Die Ausgangsbasis für eine SWOT-GAP-Analyse bildet die klassische SWOT-Analyse, die als zentrale Grundlage für strategische Überlegungen und die Entwicklung der Unternehmensstrategie dient. Obwohl die SWOT-Analyse in der Regel mit großem Aufwand ausgearbeitet wird, wird ihr Potenzial häufig nur ungenügend ausgeschöpft. Die SWOT-GAP-Analyse erlaubt es, die Resultate der SWOT-Analyse über die gängigen Anwendungen hinaus gewinnbringend auszuwerten und schafft damit einen direkten Brückenschlag zur erfolgreichen Strategieentwicklung.

Eine SWOT-GAP-Analyse erstellen

Eine SWOT-Analyse kombiniert die interne Stärke eines Unternehmens mit den externen Umweltbedingungen. Für ihre Erstellung werden unter anderem die Konkurrenz-, die Unternehmens- und die Umfeldanalyse genutzt. Es können aber auch weitere Instrumente zum Einsatz kommen - etwa die Kundennutzen-, Portfolio-, Kernkompetenz- oder Finanz-Analyse.

Ist die SWOT-Analyse erstellt, werden sämtliche Faktorenwerte auf ein neues Vierfelder-Diagramm mit den Achsen Stärken/Schwächen (Vertikale) und Gefahren/Chancen (Horizontale) übertragen Jeder Faktor wird dabei in Bezug auf eine zweite Dimension bewertet. Dies bedeutet:

  • Eine Schwäche wird zusätzlich als Chance oder als Gefahr betrachtet.

  • Eine Chance wird als Stärke oder Schwäche eingestuft.

  • Eine Gefahr kann zugleich eine Stärke oder Schwäche sein.

  • Eine Stärke kann zugleich eine Chance oder (in wenigen Fällen) eine Gefahr sein.

Die Faktoren werden zudem gewichtet. Das heißt, es wird festgelegt, wie ausgeprägt eine Stärke ist und wie groß die Chancen sind, die daraus entstehen. Je ausgeprägter eine Eigenschaft ist, desto weiter außen wird der Faktor angeordnet. Somit kommen große Chancen, die zugleich große Stärken sind, ganz oben rechts zu liegen.

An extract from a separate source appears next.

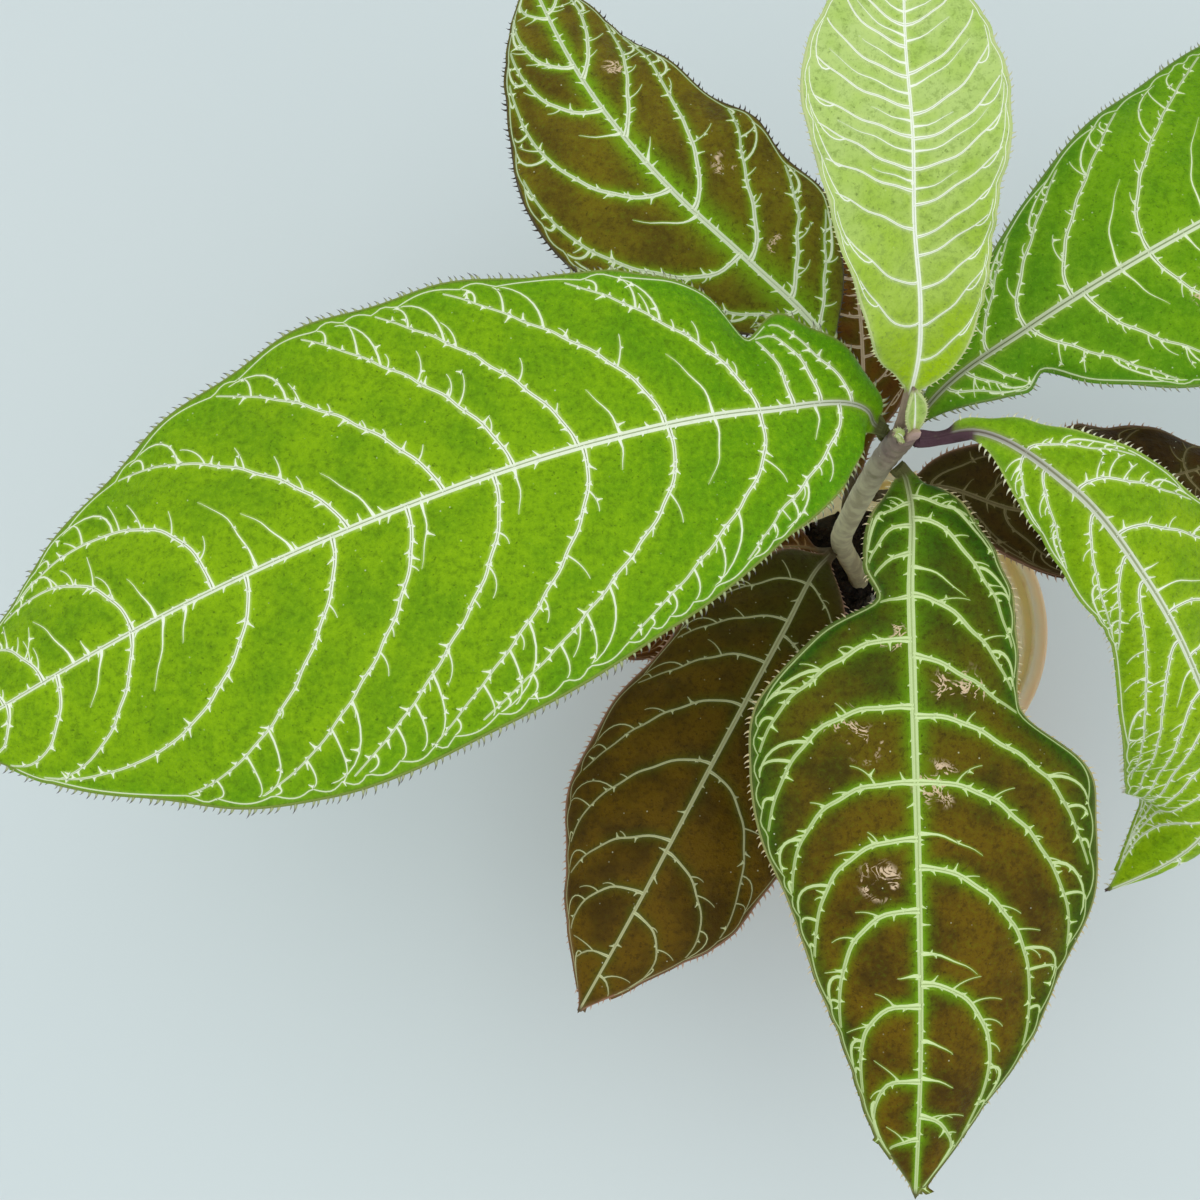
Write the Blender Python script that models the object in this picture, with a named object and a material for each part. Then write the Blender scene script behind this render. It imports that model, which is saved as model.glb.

In der Regel bleibt das Feld Stärken/Gefahren entweder leer oder es enthält höchstens einen oder zwei Faktoren; denn Stärken sind normalerweise auch Chancen, und Gefahren werden sehr selten zu einer Stärke. Somit erhalten mindestens drei Felder Faktoren zugeordnet. Die einzelnen Felder machen dabei die folgenden Situationen sichtbar:

  • Das obere rechte Feld zeigt die wirklichen Stärken auf. Diese bergen große Chancen in sich. Daher sind sie auszubauen und bilden das eigentliche Fundament der Strategie.

  • Das rechte untere Feld beinhaltet die verpassten Chancen. Ein Beispiel hierfür wäre ein Maschinenhersteller, der seine installierte Basis nicht kennt. Wenn er nicht weiß, wo und bei welchen Kunden seine Geräte stehen, kann er kein Service-Geschäft aufziehen - im Service werden heute aber die großen Gewinne gemacht.

  • Im Feld unten links liegt der Dschungel. Er umfasst Gefahren, die zugleich Schwächen sind. Falls hier nichts geschieht, gehen die Geschäfte unter wie der verirrte Mann im Dschungel - ohne Gewehr frisst ihn der Löwe.